Confusing the roles of team member and sponsor in relationship with a participant diminishes the value of both roles:
- On the one hand, team members who also sponsor often cannot serve without anticipating, hovering, or being distracted by a special interest in the responses of “their” participants.
- On the other hand, the hopes and expectations of their ever-present sponsors on the team may limit participants’ freedom to respond, a likelihood that is antithetical to the principles of Emmaus.
Sponsors do not serve as team members on the same event, and participants should not see their sponsors serving “behind-the-scenes” as support persons during the event. The absence of the sponsors gives the participants the space they need for their own interaction with and experience of God during the event.
After the Send-Off, once the participants have left the assembly room to begin their event, the sponsors and others present gather in the chapel for a time of prayer for the participants and their experience.

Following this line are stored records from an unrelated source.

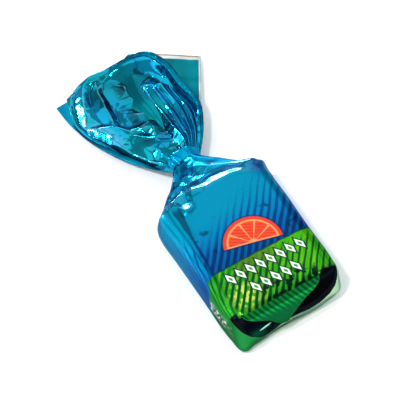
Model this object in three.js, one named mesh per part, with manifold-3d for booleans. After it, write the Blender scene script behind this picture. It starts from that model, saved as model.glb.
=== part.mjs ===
// A twist-wrapped jelly candy: a soft rounded block closed in metallic film. One end of the film is
// folded flat like a parcel, the other is gathered into a narrow twisted neck and opens into a fan.
// Millimetres, +X across the label, +Y towards the fan, +Z up. The candy lies on its back with the
// label up, and the origin is the middle of its flat underside.

import * as THREE from 'three';
import { mergeVertices } from 'three/addons/utils/BufferGeometryUtils.js';
import Module from 'manifold-3d';

// Driving dimensions of the wrapped block.
const WIDTH = 24.4;
const LENGTH = 32;
const DEPTH = 12;
const DRAFT = 0.03; // the sides lean out towards the underside, a share of the half width
const FOLDED_LEAN = [1.7, 0.7]; // how far the folded end leans out, at its left and its right
const SHOULDER_LEAN = [2.8, 1.6]; // the same for the end at the shoulder
const SHOULDER_SKEW = 1.4; // how much further the shoulder end's right side reaches
const SHOULDER_SPREAD = 0.055; // extra width towards the shoulder, a share of the width
const SIDE_RADIUS = 2.6; // the four long edges
const END_RADIUS = 1.9; // the edges round both ends
const LABEL_CROWN = 0.45; // how far the label swells
const SIDE_SWELL = 0.35;

// The folded end: the label's flap comes down over two tucked corners.
const FLAP = { top: 19.6, bottom: 4.4, drop: 8.6, thickness: 0.4, start: 1.7 };

// The shoulder and the twisted neck.
const NECK = { y: 27.3, z: 6.0, halfWidth: 3.4, halfDepth: 2.7, length: 1.6 };
const SHOULDER_START = 0.3; // share of the end radius turned before the film runs straight to the neck
const SHOULDER_HOLLOW = 0.15; // how far the taut film sags in between
const GATHERS = 12; // pleats round the neck
const GATHER_DEPTH = 0.5;
const NECK_TWIST = 0.55; // turns of the pleats from shoulder to fan

// The fan: two layers of film spread from the neck. Each is given by its four edges as points
// x, y, z: up its left side, up its right side, along its far edge, and the root across the neck.
const FILM = 0.5; // modelled thickness of a layer
const UPPER = {
  seed: 3,
  columns: 34,
  rows: 22,
  left: [[-3.3, 27.2, 6], [-6.1, 32.5, 3.6], [-11.6, 43, 1.9], [-15.5, 53.5, 1.6], [-14.1, 62.4, 2.6]],
  right: [[3.1, 28.2, 6], [7.1, 33.8, 6.3], [10.1, 41, 7], [9.3, 48, 7.9], [8.8, 54.1, 8.8]],
  far: [[-14.1, 62.4, 2.6], [-7.1, 63.8, 4], [0.5, 62.6, 6.2], [6.1, 59.6, 8.8], [8.8, 54.1, 8.8]],
  rise: 2.5, // how far the root's middle stands over its sides
  gathered: 4.9, // thickness of the bundle of film where it leaves the neck
};
const LOWER = {
  seed: 11,
  columns: 17,
  rows: 12,
  left: [[-3.1, 27.4, 5.2], [-6, 32.4, 3], [-11.4, 43.3, 1.1], [-15.8, 53.3, 0.9], [-16.6, 62.5, 0.9]],
  right: [[3, 28.1, 5.4], [6.3, 33.6, 4.6], [10.3, 41, 3.8], [13.4, 47.4, 2.8], [18.6, 57, 2]],
  far: [[-16.6, 62.5, 0.9], [-6.7, 65.5, 2.4], [1.2, 64.6, 4], [6.9, 63, 5], [18.6, 57, 2]],
  rise: 0.2,
  gathered: 1.2,
};
// The upper layer dips to a scoop that ends in a steep wall at its far edge and its right side.
const SCOOP = { depth: 2.6, from: 0.22, full: 0.62, farWall: 0.88, rightWall: 0.9 };
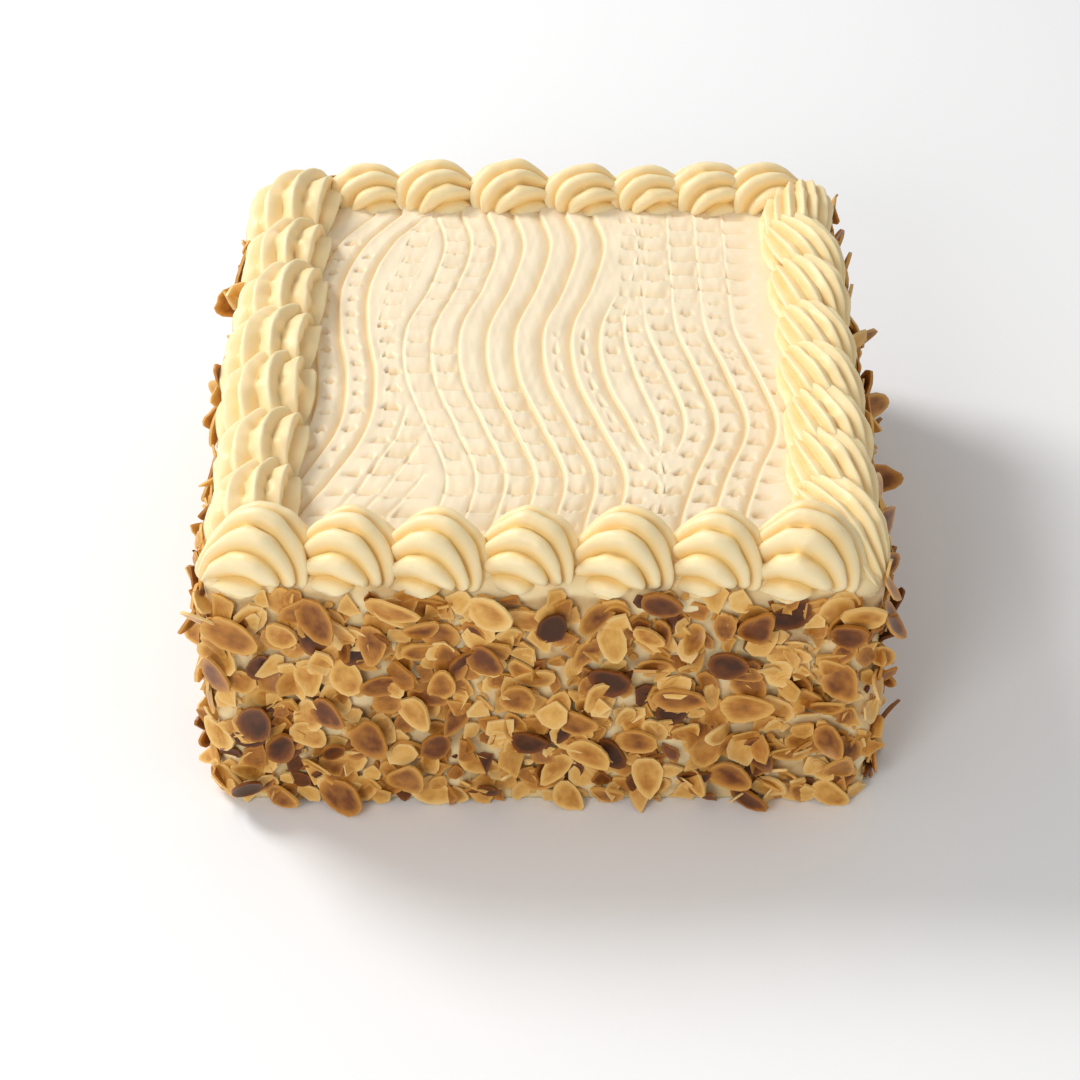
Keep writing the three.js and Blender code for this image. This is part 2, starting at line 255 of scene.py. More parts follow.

The Community Spiritual Director or a board member leads Sponsors’ Hour or arranges for someone in the community to lead it.
This brief service consists of prayer for each of the participants by name. The leader may read aloud the name of each participant. As a name is read, his or her sponsor walks to the front where the participants’ crosses are draped across the altar. The sponsor takes a cross for his or her participant and hangs it across the arm of a large standing cross. The individual crosses will remain there throughout the event as a symbolic focus of prayer in the Prayer Chapel. Those gathered pray silently for each participant as his or her cross is carried forward. If a sponsor is not present and did not arrange for a proxy, any Community member may spontaneously stand in for the sponsor and carry the cross forward.